Reproduce precisely the lines between the start of the data below and the line with "HOLLOW_STEPS = 4", both included.

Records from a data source
>>

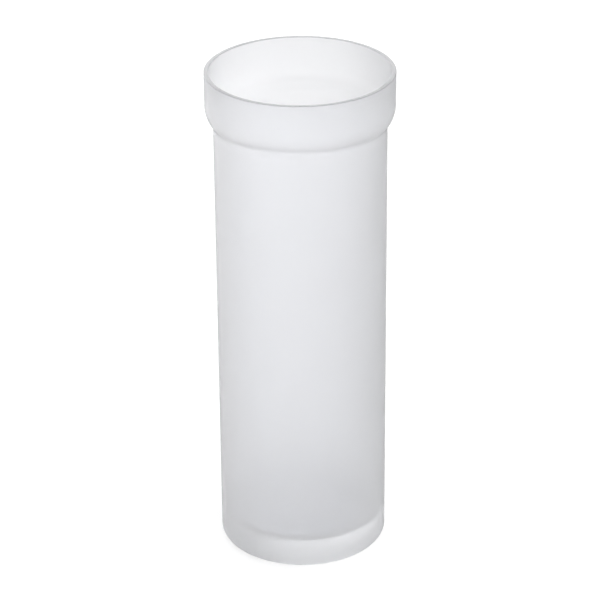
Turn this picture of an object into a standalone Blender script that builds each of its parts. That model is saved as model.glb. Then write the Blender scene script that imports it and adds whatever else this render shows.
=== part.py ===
"""A tall one-piece satin glass: straight body, stepped collar on a rounded shoulder, heavy base.

It stands on the ring under its base, and the step under its collar lets it hang in a holder's ring.
Metres, +Z up, with the origin at the centre of the plane that it stands on.
"""

from math import asin, cos, pi, sin, sqrt

import bpy

# Outside of the body and of the collar
HEIGHT = 0.240
BODY_DIAMETER = 0.080
COLLAR_OVERHANG = 0.0038
COLLAR_STRAIGHT = 0.0156
SHOULDER_RADIUS = 0.0146
NECK_FILLET = 0.0080
FOOT_FILLET = 0.0022

# Thickness of the glass, and its inside
WALL = 0.0023
BASE_THICKNESS = 0.0120
FLOOR_FILLET = 0.0060

# Ground rim, and the shallow hollow under the base that leaves a standing ring
RIM_EASE = 0.0003
STANDING_RING_WIDTH = 0.0080
HOLLOW_DEPTH = 0.0010

# Facets: sides of each round, and steps along each arc of the profile
SIDES = 72
SHOULDER_STEPS = 5
NECK_STEPS = 3
FLOOR_STEPS = 5
FOOT_STEPS = 4
EASE_STEPS = 2
HOLLOW_STEPS = 4

# Satin white glass: pale, slightly cool, lit through, with an etched surface
GLASS_COLOUR = (0.84, 0.85, 0.87, 1.0)
GLASS_ROUGHNESS = 0.45
GLASS_TRANSMISSION = 0.85
GLASS_IOR = 1.5
SMOOTH_ANGLE = pi / 6

# Points of the profile that lie closer than this are one point
MERGE_DISTANCE = 0.00001


def clear_scene():
    """Remove every object that the new scene starts with."""
    for thing in list(bpy.data.objects):
        bpy.data.objects.remove(thing, do_unlink=True)


def arc(centre_r, centre_z, radius, start, end, steps):
    """Points of an arc in the profile's plane, from one angle to the other, both ends included."""
    points = []
    for step in range(steps + 1):
        angle = start + (end - start) * step / steps
        points.append((centre_r + radius * cos(angle), centre_z + radius * sin(angle)))
    return points


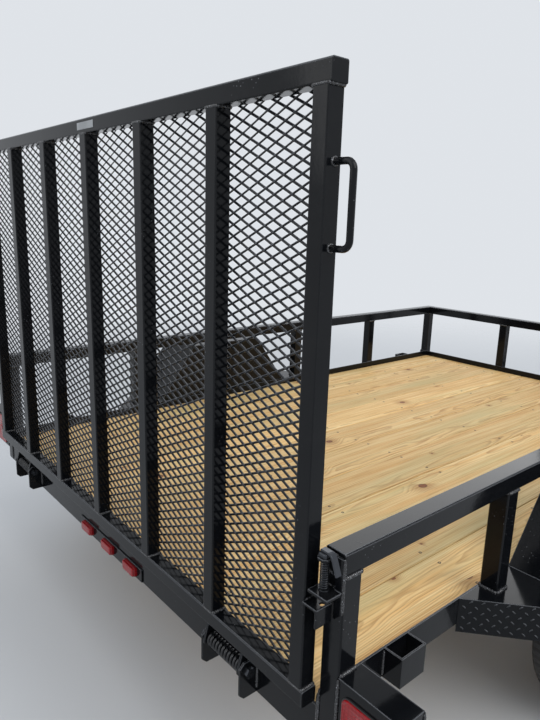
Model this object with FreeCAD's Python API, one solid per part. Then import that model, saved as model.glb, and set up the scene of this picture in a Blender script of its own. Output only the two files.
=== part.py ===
"""Single-axle utility trailer with a wood deck and a folding mesh ramp gate.

All sizes are in millimetres. The model is drawn from the ramp gate's rear face
(X = 0), the trailer's centre line (Y = 0) and the deck's top (Z = 0), with +X
towards the hitch. Each piece is moved to the part's own origin, on the ground
under the middle of the whole trailer, as it is written.
"""
import FreeCAD, Part
import math
import os

from FreeCAD import Vector as V

# Bed and frame
BED_LENGTH = 3048.0
BED_WIDTH = 1930.4
DECK_HEIGHT = 520.0
SILL_X = 41.0
PLATE = 4.76
ANGLE_TALL = 76.2
ANGLE_WIDE = 50.8
BOARD_THICK = 38.1
BOARD_COUNT = 10
BOARD_SEAM = 2.0
BOARD_END_GAP = 1.5
SILL_TALL = 101.6
SILL_WIDE = 50.8
SILL_BELOW_DECK = 4.0
CROSS_TALL = 50.8
CROSS_COUNT = 6
CROSS_FROM_SILL = 8.0
CROSS_FROM_HEADER = 30.0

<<

ANSWER BELOW:
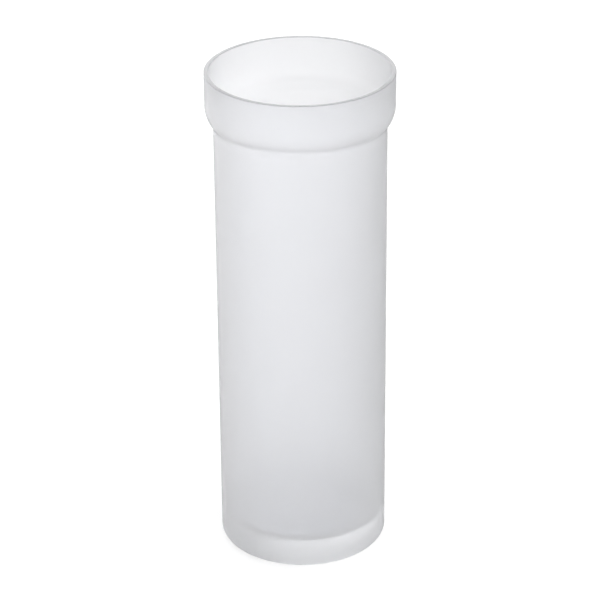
Turn this picture of an object into a standalone Blender script that builds each of its parts. That model is saved as model.glb. Then write the Blender scene script that imports it and adds whatever else this render shows.
=== part.py ===
"""A tall one-piece satin glass: straight body, stepped collar on a rounded shoulder, heavy base.

It stands on the ring under its base, and the step under its collar lets it hang in a holder's ring.
Metres, +Z up, with the origin at the centre of the plane that it stands on.
"""

from math import asin, cos, pi, sin, sqrt

import bpy

# Outside of the body and of the collar
HEIGHT = 0.240
BODY_DIAMETER = 0.080
COLLAR_OVERHANG = 0.0038
COLLAR_STRAIGHT = 0.0156
SHOULDER_RADIUS = 0.0146
NECK_FILLET = 0.0080
FOOT_FILLET = 0.0022

# Thickness of the glass, and its inside
WALL = 0.0023
BASE_THICKNESS = 0.0120
FLOOR_FILLET = 0.0060

# Ground rim, and the shallow hollow under the base that leaves a standing ring
RIM_EASE = 0.0003
STANDING_RING_WIDTH = 0.0080
HOLLOW_DEPTH = 0.0010

# Facets: sides of each round, and steps along each arc of the profile
SIDES = 72
SHOULDER_STEPS = 5
NECK_STEPS = 3
FLOOR_STEPS = 5
FOOT_STEPS = 4
EASE_STEPS = 2
HOLLOW_STEPS = 4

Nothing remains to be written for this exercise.